How do you find working in conservation? Any future plans?

I find it both exciting and frustrating. We’ve come such a long way from where we started. For example, we used to see a species and kill it to find out more about it back in the day. Now, with advances in technology, like geo-tracking, we can see what’s going on with animals without the need to get up close and disturb them.

The internet is also one of the best advances we’ve had that has made working in conservation so exciting, because you can talk to people all over the world and get everyone involved. It benefits us and the animals we are trying to help. Plus, all the new discoveries we’re making are very exciting, like how we’ve found that some species are benefitting from humans and urbanisation. And getting the general public involved in always exciting; telling them what you’ve found and getting them involved.

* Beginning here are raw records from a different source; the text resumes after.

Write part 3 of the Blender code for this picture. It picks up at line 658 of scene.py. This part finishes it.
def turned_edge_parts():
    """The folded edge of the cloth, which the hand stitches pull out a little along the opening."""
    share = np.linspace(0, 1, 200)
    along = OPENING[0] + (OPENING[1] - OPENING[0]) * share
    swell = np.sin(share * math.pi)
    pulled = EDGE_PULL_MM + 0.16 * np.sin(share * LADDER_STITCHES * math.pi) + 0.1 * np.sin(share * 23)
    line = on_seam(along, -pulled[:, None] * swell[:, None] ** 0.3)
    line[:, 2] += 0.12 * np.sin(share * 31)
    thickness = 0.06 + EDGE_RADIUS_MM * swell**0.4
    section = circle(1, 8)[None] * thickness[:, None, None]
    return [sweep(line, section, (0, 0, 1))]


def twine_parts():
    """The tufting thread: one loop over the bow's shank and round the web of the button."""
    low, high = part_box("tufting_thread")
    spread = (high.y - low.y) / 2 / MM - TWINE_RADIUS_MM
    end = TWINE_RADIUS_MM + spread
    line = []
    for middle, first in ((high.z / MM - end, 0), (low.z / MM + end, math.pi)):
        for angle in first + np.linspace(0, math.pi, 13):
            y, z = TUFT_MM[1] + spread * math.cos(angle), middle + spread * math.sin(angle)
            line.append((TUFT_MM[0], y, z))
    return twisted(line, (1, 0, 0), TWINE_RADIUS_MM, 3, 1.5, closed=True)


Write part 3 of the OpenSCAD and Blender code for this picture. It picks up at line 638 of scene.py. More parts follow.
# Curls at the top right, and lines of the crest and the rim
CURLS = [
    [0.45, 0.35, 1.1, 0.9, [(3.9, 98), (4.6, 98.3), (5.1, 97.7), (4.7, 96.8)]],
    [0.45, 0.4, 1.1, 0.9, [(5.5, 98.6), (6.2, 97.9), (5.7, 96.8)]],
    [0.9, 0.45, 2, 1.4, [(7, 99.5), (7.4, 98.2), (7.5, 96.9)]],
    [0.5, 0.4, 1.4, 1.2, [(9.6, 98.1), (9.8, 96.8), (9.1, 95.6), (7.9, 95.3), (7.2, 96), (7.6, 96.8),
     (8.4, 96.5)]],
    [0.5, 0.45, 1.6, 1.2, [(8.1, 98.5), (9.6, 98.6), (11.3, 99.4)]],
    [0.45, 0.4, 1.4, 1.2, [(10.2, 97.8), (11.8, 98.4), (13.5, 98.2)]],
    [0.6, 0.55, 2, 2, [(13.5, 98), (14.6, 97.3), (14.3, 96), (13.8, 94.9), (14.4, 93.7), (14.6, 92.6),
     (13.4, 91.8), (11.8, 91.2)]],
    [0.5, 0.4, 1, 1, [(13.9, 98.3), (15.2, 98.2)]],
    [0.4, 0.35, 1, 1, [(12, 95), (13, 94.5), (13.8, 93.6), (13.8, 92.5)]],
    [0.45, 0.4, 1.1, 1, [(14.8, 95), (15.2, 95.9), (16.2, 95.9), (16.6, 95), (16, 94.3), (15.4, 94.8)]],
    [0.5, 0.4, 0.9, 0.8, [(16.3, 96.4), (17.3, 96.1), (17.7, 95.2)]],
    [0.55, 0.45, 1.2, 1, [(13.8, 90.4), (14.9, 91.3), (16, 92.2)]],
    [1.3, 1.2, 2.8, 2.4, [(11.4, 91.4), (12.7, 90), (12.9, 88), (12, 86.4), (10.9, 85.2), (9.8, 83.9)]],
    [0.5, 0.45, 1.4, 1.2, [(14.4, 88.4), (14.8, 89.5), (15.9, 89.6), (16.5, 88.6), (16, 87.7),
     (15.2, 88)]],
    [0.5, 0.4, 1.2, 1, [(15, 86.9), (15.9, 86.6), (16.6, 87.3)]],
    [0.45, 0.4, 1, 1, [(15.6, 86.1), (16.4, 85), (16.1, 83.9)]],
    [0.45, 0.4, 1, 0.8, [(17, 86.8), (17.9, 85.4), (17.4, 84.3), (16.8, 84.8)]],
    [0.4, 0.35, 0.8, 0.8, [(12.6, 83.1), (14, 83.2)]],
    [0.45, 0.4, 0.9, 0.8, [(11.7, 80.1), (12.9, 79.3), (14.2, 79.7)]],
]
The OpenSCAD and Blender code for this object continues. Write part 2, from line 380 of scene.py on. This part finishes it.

But it’s equally as frustrating that, for all the people involved in conservation, you can still walk down the street and see people chucking litter about and you can still get non-recyclable plastic cups at cafes or shops. It’s ridiculous to me that it’s still happening. Though, it’s good to see things slowly changing. Even in Nottingham there are new shops marketing plastic free living and sustainable choices. You think: ‘Why haven’t we done this sooner?’

For the future, I would like to see the university (NTU) to be more sustainable and for them to make students aware too. I think that’s very important.

I’ve also worked on quite a few urban projects recently, so it would be really good if we could produce something from that research to hand out to the wider public and hopefully make a difference from it. It’s what everyone would like to do, and it’s not even about the recognition; it’s about getting people to make the connection with what they are doing and how it’s impacting the environment. But what exactly this ‘big difference’ I’d like to make is, I don’t know. We’ll just have to wait and see.

Passion enables change in whatever way that is.”

What do you think is or are the most important or impactful things happening now for marine conservation today?

It’s plastic. Plastic, plastic, plastic everywhere! It’s the hot topic of the moment and it’s something we can something about right now. With climate change, yes it’s important and you’ve got children demonstrating for it to be discussed in schools, but it’s a longer term issue and not as easy to solve. With plastic, the individual can decide ‘I’m going to cut down on plastic’. But hopefully that will make a big difference. There’s lots of plastic already in the ocean, but things like beach clean ups are steps closer to cleaning up the bigger problem. Also, with climate change, people don’t see that their actions are directly having an impact and think it doesn’t affect them, but with plastics people can see it and realise what they’re doing and become more aware of the impact they have on oceans. I’m on a plastic mission at the minute, actually, so I’m trying to find alternatives for everything; it saves money in the long run too.

What do you think about the state of the world’s oceans today considering climate change and plastic pollution?

Although the Earth has been through a lot of climatic changes, it lulls people into a false sense of security as they are all natural changes, whereas what we’re seeing now is all human induced. We’re currently experiencing the ‘Sixth Mass Extinction’. Worst case scenario, we’ve caused too much damage and it’s irreversible. Best case would be that there’s still hope because we know how to change things. Things aren’t going to magically go away; we need to do something about it. I think that children and younger generations will have a lot to do with designing and coming up with new ideas on how to tackle problems. They’ve got brilliant imaginations. So why don’t we give something new a go and ask what they think we should do? We need to get on the case and especially with new technology and education we can definitely make a difference. Education is the key.

What’s the most important thing you need if you’re thinking of getting involved in conservation?

Passion enables change in whatever way that is. I like to think I make a difference teaching and educating people because I’m passionate about it. People like Jane Goodall who is super passionate have made such a difference just talking about current issues. Just pick one thing and go for it. Perseverance helps and you can make all the difference even it’s just a tiny change you can influence someone in a good way.

Well, Louise, that about wraps us up for today. Thank you for your time. I have one big question left for you. It’s 2050. What does the planet look like?

I hope it looks like a lovely, wonderful, colourful utopia because we’ve managed to do a whole lot of good. Everything is zero waste, carbon neutral, all the buildings blend in with their backgrounds, it’s all environmentally friendly. And because of this all species are happy. A paradise. Maybe not by 2050. But for my back garden and where I live, I want it to look like that. But I need money to create that, which is the problem. But equally that’s a ridiculous excuse. I think if you want something to happen and persevere you can make it happen. I just need to focus, like everyone else needs to so we can make a big difference to the environment.